Put against the targeted 500 mn. GBP IPO valuation, this is by no means a fair deal, not to mention a bargain – even if we assume on top some growth.

I do not know how investments will evolve. Currently, Raspberry is launching its next generation computer, so some higher expenses are justified. But how much? With higher targeted growth, these investments will likely grow too.

As said, this is not illegal what they’re doing. Other companies are doing the same.

But one should be aware that such intangible assets are hard to value and can be suddenly written off with the effect that huge operating and / or net losses show up.

Using earnings related valuation multiples, the result is a way too low valuation due to inflated earnings.

Before closing, here are some other risks at least to keep in mind:

  • having such a huge key supplier with Broadcom is good and bad; good due to access to its technology, but a huge risk should they cease their collaboration
  • the same for Sony as the sole manufacturer
  • the strategy of low-cost and high-volume selling has worked for now, but it is prone to a competitor with deeper pockets entering and selling even at lower costs and thus pushing Raspberry into losses
  • Raspberry itself writes on p. 13 in its prospectus that its products have “low barriers to entry”. This might be a bit overstated as they seem to be doing the right things, but yes, let’s take it into account as they are not focussing on being a technological leader

With this, it is clear for me to stay absolutely away from this IPO.

I will be watching the company and have a look into its earnings announcements in the future.
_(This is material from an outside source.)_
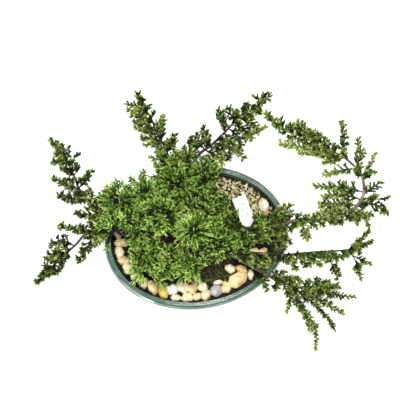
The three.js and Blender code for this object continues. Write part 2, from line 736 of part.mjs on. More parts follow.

But the rule of thumb that IPO’s are good deals for the sellers will likely prove to be true in this case.

Conclusion

Raspberry is going public in a few weeks – the headline numbers look promising.

The devil lies in the details. Before considering to chase a seemingly cheap valuation, better look closer at some other important numbers.

It is likely that this IPO will be again a great success more for the sellers than the buyers – at least in the near- to mid-term.